Flavorful, crispy-skinned chicken thighs with crispy lemony artichokes - yes, please. Count me in.
I rarely use canned vegetables but I've found canned artichokes to be one of my favorites. Excellent in dips, stews, or anything saucy, it wasn't until this year that I considered roasting them.
And I am so glad I did.
With a lemony marinade and just enough time in the oven, canned artichoke hearts become deliciously crisp flavor bombs. Paired with the chicken thighs, it's an entire meal on one pan.
Cooked on their own, they're a delightful snack that I highly suggest pairing with an aioli for dipping.
What's the secret to getting crispy chicken thighs in the oven?
A combination of things come together for ideal oven crispy-ness - but the most important thing is almost always SPACE.
Like that guy who dated in college who swore he'd call you back, sheet pan dinners need SPACE.
Heat and fat are the other things - but even with the right heat and fat, you aren't going to get crispy perfection without space between each item you are roasting. A lack of space causes items on a sheet pan to steam, not roast, and that just isn't as delicious.
If you like this crispy sheet pan chicken recipe, you might also like:
- Crispy Oven Baked Chicken Breasts
- Chicken Thighs with Spinach and White Beans
- Oven Baked Chicken Thighs and Rice
- Baked BBQ Chicken Thighs
Ingredients
- ¼ cup olive oil
- 2 Tablespoons lemon juice
- 1 teaspoon dried thyme
- 1 teaspoon garlic powder
- 1 teaspoon salt
- ½ teaspoon pepper
- 1 can artichoke heart quarters 14 ounces
- 1 teaspoon paprika
- 4 bone-in skin-on chicken thighs
Instructions
- Combine ¼ cup olive oil, 2 Tablespoons lemon juice, 1 teaspoon dried thyme, 1 teaspoon garlic powder, 1 teaspoon salt, ½ teaspoon pepper. Drain and rinse the artichokes, then pat them dry. Toss half of that mixture with the drained artichoke hearts and set them aside.
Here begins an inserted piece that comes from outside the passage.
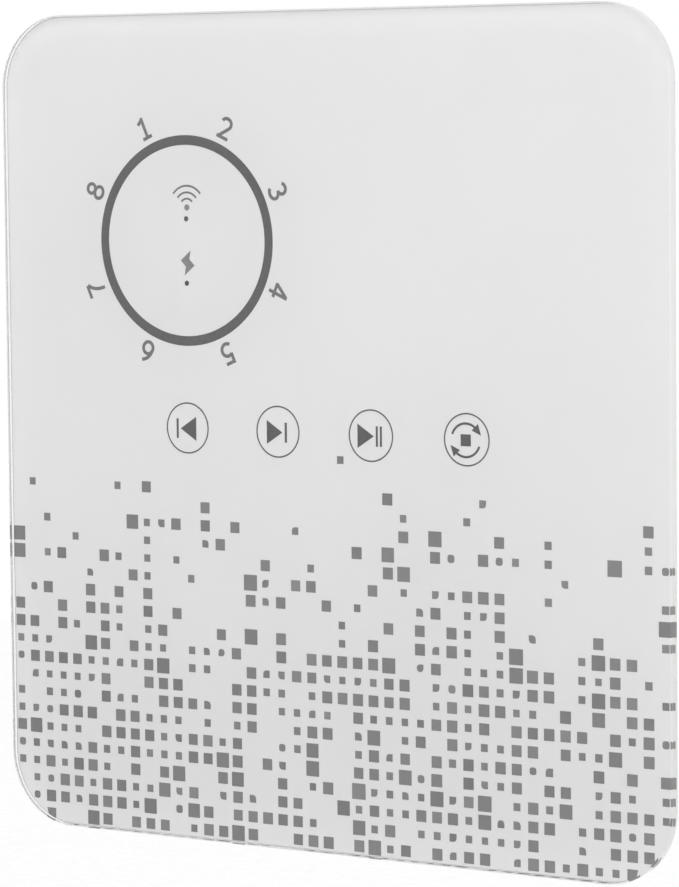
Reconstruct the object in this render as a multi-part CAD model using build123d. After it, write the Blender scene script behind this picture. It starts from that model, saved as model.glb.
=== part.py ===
from build123d import *
from math import sqrt
import os

os.makedirs("parts", exist_ok=True)

# A wall-hung shower speaker with a flat glass touch front.
# Millimetres. +X is to the right as seen from the front, +Z is up, and the wall is the plane Y = 0.
# The origin is the centre of the wall bracket's back face. The front faces -Y.
# "Out" values are distances from the wall, measured towards the front. "Height" values along Z
# are measured from the middle of the front panel unless a comment says otherwise.

# Front panel
PANEL_DROP = 22.0          # the panel's middle hangs this far below the bracket's middle
GLASS_WIDTH = 200.0
GLASS_HEIGHT = 213.0
GLASS_CORNER = 19.0
GLASS_THICK = 3.0
GLASS_CHAMFER = 0.4
FILM_THICK = 0.2
FILM_INSET = 0.6
TAPE_THICK = 0.8

# Case
FRAME_INSET = 6.0          # the front frame stands back from the glass edge by this much
FRAME_CORNER = 14.0
FRAME_THICK = 3.5
FRAME_LIP = 2.0
HOUSING_WIDTH = 156.0
HOUSING_HEIGHT = 164.0
HOUSING_CORNER = 14.0
HOUSING_EDGE_ROUND = 4.0
WALL = 2.5
BACK_OUT = 9.0             # the housing's back stands this far off the wall
RIM_OUT = 37.5             # the housing's front rim
SEAL_WIDTH = 1.2
SEAL_DEPTH = 1.0
SEAL_CLEARANCE = 0.05

# Levels, counted out from the wall
INNER_BACK_OUT = BACK_OUT + WALL
FRAME_FRONT_OUT = RIM_OUT + FRAME_THICK
FILM_BACK_OUT = FRAME_FRONT_OUT + TAPE_THICK
GLASS_BACK_OUT = FILM_BACK_OUT + FILM_THICK
GLASS_FRONT_OUT = GLASS_BACK_OUT + GLASS_THICK
INNER_SIDE = HOUSING_WIDTH / 2 - WALL
INNER_END = HOUSING_HEIGHT / 2 - WALL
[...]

- To the other half of the mixture, add 1 teaspoon paprika. Rub the mixture into the chicken thighs. Place the coated chicken thighs skin side down on a large rimmed sheet pan. Scatter the artichoke hearts around the chicken thighs, making sure they are not touching as best you can.
- Bake in a 450 F oven for 15 minutes. Take the pan out of the oven, flip the chicken thighs over so that they are skin up, and flip all of the artichoke hearts. Place back in the oven for 10 minutes.
Marianne Seibel says
Most easy and delicious! I substituted frozen artichokes for the canned ones which have 770mg of sodium. I marinated the artichokes for several hours and then followed the rest of the recipe. While my oven was preheating I put the pan in with just the artichokes to precook them and then added the ckicken. Delish! Will definitely be repeating perhaps with some broccoli on the sheet pan, also.
Linda says
Easy and delicious. The Mr raved about it! Definitely in my rotation.
Michele says
Very simple and easy recipe that delivered delicious results. This is definitely a weekly or biweekly constant meal.
Lisa says
This chicken was so juicy and crispy! And I love any excuse to use artichokes!